= Work required =
Produce word for word the lines of the data below running from the one that has "body_casting();" to the one that has "the imported frame.", inclusive, and no others.

###

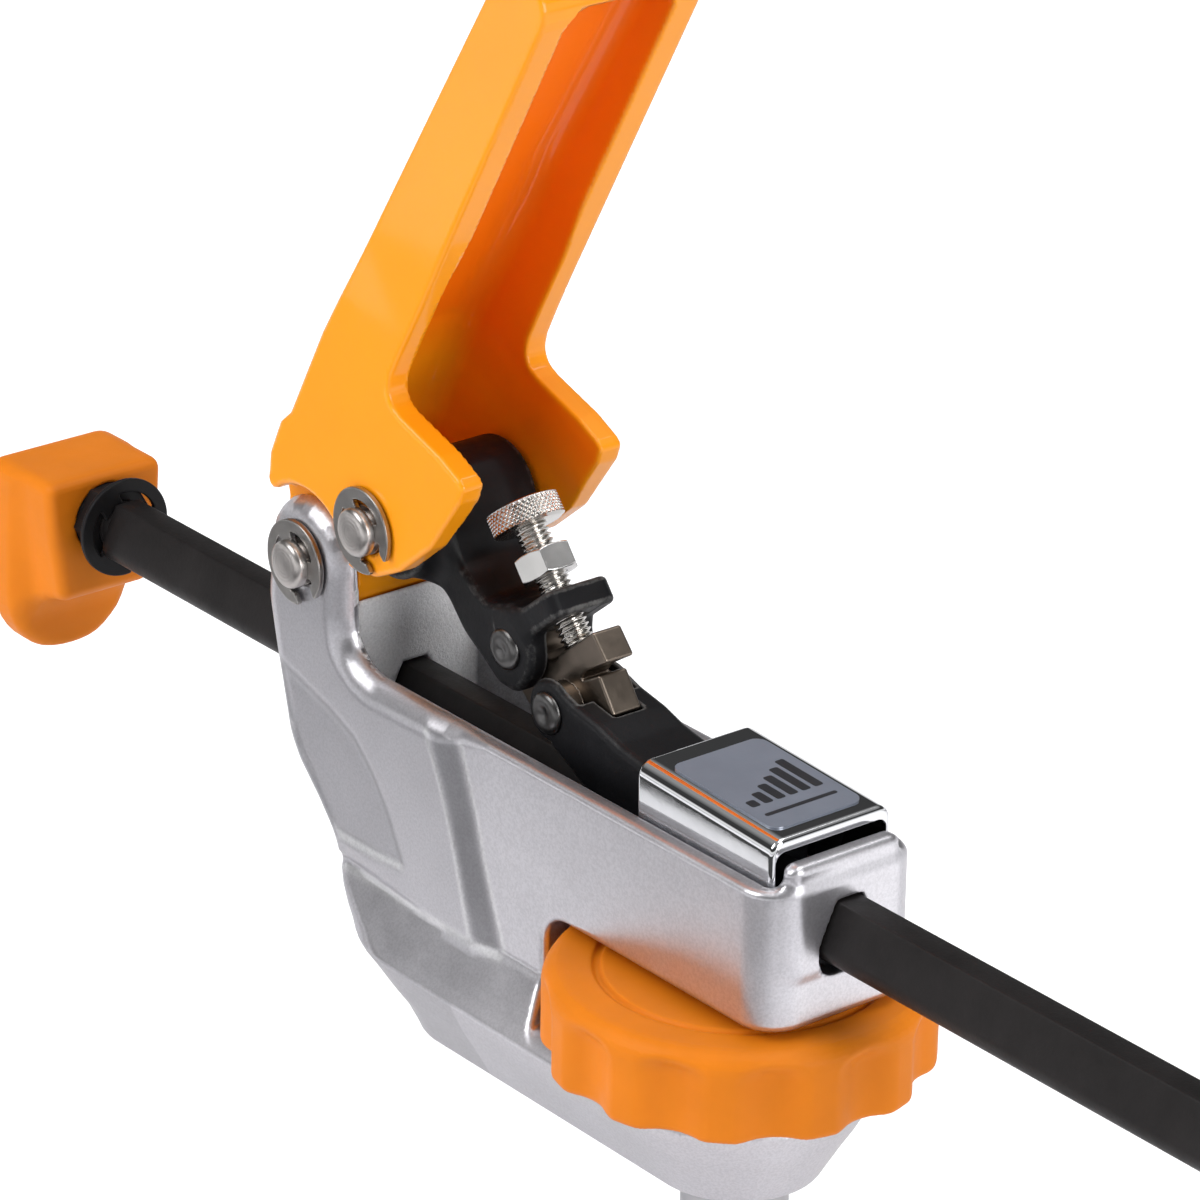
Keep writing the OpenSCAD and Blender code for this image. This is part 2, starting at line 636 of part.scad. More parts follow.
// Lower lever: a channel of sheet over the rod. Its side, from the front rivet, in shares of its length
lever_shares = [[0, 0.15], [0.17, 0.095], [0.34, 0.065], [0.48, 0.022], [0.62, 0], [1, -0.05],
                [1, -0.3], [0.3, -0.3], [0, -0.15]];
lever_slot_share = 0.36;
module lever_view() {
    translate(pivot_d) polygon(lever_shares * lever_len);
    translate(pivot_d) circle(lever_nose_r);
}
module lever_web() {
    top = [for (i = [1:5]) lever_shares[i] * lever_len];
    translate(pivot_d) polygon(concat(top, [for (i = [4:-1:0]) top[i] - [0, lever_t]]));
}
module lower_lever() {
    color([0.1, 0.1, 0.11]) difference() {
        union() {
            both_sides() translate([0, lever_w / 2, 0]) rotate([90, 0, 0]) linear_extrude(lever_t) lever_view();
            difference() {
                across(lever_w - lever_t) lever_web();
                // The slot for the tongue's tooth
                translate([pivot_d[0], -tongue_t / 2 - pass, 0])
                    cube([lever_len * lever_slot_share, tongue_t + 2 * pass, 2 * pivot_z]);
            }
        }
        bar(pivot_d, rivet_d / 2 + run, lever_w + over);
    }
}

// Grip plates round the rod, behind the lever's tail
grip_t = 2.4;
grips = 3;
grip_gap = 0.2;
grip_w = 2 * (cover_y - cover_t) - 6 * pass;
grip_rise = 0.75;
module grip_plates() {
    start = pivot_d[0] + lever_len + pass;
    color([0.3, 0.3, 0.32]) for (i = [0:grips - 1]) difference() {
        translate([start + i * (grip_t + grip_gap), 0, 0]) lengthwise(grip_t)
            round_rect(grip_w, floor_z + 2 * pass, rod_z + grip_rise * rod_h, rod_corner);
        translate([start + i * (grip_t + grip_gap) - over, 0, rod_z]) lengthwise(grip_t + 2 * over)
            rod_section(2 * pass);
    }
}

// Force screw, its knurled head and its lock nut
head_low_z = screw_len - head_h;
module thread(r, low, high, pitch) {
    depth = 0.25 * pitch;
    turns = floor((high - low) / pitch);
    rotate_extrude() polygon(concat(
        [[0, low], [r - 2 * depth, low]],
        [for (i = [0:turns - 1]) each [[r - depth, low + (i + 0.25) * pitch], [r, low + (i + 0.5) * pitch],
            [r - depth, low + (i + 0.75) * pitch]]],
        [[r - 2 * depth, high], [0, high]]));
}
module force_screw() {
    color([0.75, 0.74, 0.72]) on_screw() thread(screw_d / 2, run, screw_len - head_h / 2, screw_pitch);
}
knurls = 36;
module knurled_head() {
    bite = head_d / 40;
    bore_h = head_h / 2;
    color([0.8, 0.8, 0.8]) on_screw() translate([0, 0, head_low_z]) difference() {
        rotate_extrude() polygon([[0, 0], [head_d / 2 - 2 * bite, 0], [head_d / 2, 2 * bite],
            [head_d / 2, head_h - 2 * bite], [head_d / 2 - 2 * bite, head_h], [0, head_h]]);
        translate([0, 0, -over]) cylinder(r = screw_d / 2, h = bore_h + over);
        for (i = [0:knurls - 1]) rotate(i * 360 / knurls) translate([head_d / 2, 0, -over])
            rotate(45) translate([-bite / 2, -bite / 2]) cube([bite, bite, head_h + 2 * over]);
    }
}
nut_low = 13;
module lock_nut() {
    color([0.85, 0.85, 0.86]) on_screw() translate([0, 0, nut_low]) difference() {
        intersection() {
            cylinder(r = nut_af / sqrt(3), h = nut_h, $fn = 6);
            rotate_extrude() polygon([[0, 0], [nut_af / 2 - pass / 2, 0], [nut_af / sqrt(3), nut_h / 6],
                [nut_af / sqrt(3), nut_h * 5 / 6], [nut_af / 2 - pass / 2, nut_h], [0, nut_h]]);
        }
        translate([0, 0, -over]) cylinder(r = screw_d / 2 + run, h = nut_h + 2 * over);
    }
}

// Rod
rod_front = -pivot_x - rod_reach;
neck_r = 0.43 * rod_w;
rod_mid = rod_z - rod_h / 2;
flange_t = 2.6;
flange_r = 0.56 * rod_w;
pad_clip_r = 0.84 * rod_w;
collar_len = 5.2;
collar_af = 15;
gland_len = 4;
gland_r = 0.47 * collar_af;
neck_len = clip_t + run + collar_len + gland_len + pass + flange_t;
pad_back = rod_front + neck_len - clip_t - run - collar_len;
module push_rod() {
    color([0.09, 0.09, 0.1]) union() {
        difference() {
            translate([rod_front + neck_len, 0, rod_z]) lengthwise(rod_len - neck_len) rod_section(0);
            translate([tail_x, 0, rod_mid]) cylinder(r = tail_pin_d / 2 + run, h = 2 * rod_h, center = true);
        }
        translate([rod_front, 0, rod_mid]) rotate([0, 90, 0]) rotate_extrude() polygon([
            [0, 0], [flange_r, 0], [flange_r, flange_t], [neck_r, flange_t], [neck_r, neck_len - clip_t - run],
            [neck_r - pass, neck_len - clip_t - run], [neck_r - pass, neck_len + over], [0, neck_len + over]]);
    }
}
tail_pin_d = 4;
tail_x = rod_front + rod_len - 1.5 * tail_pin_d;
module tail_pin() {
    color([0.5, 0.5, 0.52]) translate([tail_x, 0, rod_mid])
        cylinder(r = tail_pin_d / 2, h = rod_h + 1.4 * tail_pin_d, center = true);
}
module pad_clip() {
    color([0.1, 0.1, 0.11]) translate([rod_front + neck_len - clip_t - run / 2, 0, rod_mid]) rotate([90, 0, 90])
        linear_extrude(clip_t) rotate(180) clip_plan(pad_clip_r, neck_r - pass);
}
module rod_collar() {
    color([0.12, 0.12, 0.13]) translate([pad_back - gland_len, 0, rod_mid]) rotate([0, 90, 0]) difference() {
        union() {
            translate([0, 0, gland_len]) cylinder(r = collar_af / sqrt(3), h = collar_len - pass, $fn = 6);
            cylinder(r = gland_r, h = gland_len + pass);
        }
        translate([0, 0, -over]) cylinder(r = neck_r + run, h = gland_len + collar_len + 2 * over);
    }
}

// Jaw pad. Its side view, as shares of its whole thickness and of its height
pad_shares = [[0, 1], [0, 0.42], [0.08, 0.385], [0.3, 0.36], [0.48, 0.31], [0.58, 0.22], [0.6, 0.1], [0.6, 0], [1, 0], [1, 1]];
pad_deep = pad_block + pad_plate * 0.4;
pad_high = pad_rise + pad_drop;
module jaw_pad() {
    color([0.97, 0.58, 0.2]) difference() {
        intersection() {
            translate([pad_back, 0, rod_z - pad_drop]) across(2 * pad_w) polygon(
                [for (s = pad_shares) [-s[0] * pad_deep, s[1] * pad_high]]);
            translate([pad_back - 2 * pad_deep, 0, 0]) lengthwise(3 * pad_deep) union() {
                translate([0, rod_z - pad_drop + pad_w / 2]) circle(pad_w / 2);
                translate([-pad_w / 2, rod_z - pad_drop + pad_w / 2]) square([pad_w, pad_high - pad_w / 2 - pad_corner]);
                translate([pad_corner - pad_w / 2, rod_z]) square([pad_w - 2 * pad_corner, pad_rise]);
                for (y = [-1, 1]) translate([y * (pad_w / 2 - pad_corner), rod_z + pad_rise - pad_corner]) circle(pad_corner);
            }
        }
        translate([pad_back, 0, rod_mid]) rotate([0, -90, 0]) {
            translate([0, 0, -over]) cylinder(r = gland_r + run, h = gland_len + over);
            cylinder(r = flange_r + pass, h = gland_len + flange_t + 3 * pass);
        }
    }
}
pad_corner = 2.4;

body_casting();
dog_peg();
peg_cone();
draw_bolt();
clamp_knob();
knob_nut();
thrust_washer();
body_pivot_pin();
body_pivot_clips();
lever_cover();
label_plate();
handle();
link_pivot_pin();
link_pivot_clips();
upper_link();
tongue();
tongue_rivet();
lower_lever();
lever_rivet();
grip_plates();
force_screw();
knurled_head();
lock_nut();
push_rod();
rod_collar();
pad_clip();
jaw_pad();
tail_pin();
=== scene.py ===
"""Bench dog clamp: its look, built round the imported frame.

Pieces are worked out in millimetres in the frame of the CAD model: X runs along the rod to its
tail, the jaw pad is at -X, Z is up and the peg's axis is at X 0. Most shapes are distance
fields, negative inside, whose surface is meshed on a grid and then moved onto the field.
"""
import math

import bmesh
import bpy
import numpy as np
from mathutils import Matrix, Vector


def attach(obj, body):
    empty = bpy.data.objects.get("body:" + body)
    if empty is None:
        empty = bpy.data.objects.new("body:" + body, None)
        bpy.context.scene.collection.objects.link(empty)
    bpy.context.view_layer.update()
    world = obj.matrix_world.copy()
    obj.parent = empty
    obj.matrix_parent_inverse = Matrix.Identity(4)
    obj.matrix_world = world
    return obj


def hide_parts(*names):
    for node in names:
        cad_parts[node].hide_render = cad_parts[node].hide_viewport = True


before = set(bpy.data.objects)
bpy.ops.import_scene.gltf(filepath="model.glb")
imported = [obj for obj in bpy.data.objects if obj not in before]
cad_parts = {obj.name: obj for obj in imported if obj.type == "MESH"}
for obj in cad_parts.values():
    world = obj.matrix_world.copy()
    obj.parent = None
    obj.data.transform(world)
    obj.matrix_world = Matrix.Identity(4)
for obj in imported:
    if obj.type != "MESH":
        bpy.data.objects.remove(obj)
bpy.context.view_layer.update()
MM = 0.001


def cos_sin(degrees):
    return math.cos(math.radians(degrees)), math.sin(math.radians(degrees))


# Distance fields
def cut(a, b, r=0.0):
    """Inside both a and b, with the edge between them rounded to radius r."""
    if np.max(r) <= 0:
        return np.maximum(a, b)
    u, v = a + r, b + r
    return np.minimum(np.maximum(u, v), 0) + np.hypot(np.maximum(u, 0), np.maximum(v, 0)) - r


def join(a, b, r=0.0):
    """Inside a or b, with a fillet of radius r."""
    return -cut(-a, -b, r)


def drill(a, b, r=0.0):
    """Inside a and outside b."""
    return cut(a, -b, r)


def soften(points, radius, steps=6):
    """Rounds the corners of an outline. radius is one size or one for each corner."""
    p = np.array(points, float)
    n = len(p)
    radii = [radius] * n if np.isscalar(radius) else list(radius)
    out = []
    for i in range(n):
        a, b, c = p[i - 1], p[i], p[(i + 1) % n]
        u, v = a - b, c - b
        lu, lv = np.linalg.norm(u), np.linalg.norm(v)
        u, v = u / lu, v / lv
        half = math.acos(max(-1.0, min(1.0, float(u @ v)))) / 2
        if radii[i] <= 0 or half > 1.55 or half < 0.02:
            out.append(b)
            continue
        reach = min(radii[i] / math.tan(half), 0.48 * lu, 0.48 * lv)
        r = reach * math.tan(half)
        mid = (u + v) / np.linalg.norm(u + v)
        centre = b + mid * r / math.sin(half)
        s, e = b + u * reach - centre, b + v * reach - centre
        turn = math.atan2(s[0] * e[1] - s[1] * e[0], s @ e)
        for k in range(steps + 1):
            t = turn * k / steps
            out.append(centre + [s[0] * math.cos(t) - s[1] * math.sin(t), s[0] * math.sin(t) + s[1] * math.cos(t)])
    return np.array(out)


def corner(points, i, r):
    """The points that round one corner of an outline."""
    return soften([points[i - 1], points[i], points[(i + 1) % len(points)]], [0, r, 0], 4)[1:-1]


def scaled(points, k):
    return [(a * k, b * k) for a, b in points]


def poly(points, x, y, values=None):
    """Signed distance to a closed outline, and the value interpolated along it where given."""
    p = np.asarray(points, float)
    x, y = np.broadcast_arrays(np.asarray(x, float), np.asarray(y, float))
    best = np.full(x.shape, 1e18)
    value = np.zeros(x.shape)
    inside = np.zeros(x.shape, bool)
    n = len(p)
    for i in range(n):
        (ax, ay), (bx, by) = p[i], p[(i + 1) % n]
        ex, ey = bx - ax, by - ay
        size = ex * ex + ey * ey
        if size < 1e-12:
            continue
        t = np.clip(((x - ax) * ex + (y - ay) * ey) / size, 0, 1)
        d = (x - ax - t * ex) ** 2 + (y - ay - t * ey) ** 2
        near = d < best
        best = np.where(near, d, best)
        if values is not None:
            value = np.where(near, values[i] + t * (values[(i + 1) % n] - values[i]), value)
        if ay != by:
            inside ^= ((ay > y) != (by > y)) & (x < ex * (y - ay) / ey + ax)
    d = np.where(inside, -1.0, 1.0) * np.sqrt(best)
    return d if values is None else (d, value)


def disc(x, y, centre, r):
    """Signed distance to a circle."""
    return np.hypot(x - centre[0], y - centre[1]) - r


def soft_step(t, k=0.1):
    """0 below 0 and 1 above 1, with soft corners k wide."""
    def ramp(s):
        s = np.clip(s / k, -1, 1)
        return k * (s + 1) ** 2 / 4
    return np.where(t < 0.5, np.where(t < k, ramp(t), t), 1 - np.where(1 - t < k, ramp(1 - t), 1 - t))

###

= Finished exercise =
body_casting();
dog_peg();
peg_cone();
draw_bolt();
clamp_knob();
knob_nut();
thrust_washer();
body_pivot_pin();
body_pivot_clips();
lever_cover();
label_plate();
handle();
link_pivot_pin();
link_pivot_clips();
upper_link();
tongue();
tongue_rivet();
lower_lever();
lever_rivet();
grip_plates();
force_screw();
knurled_head();
lock_nut();
push_rod();
rod_collar();
pad_clip();
jaw_pad();
tail_pin();
=== scene.py ===
"""Bench dog clamp: its look, built round the imported frame.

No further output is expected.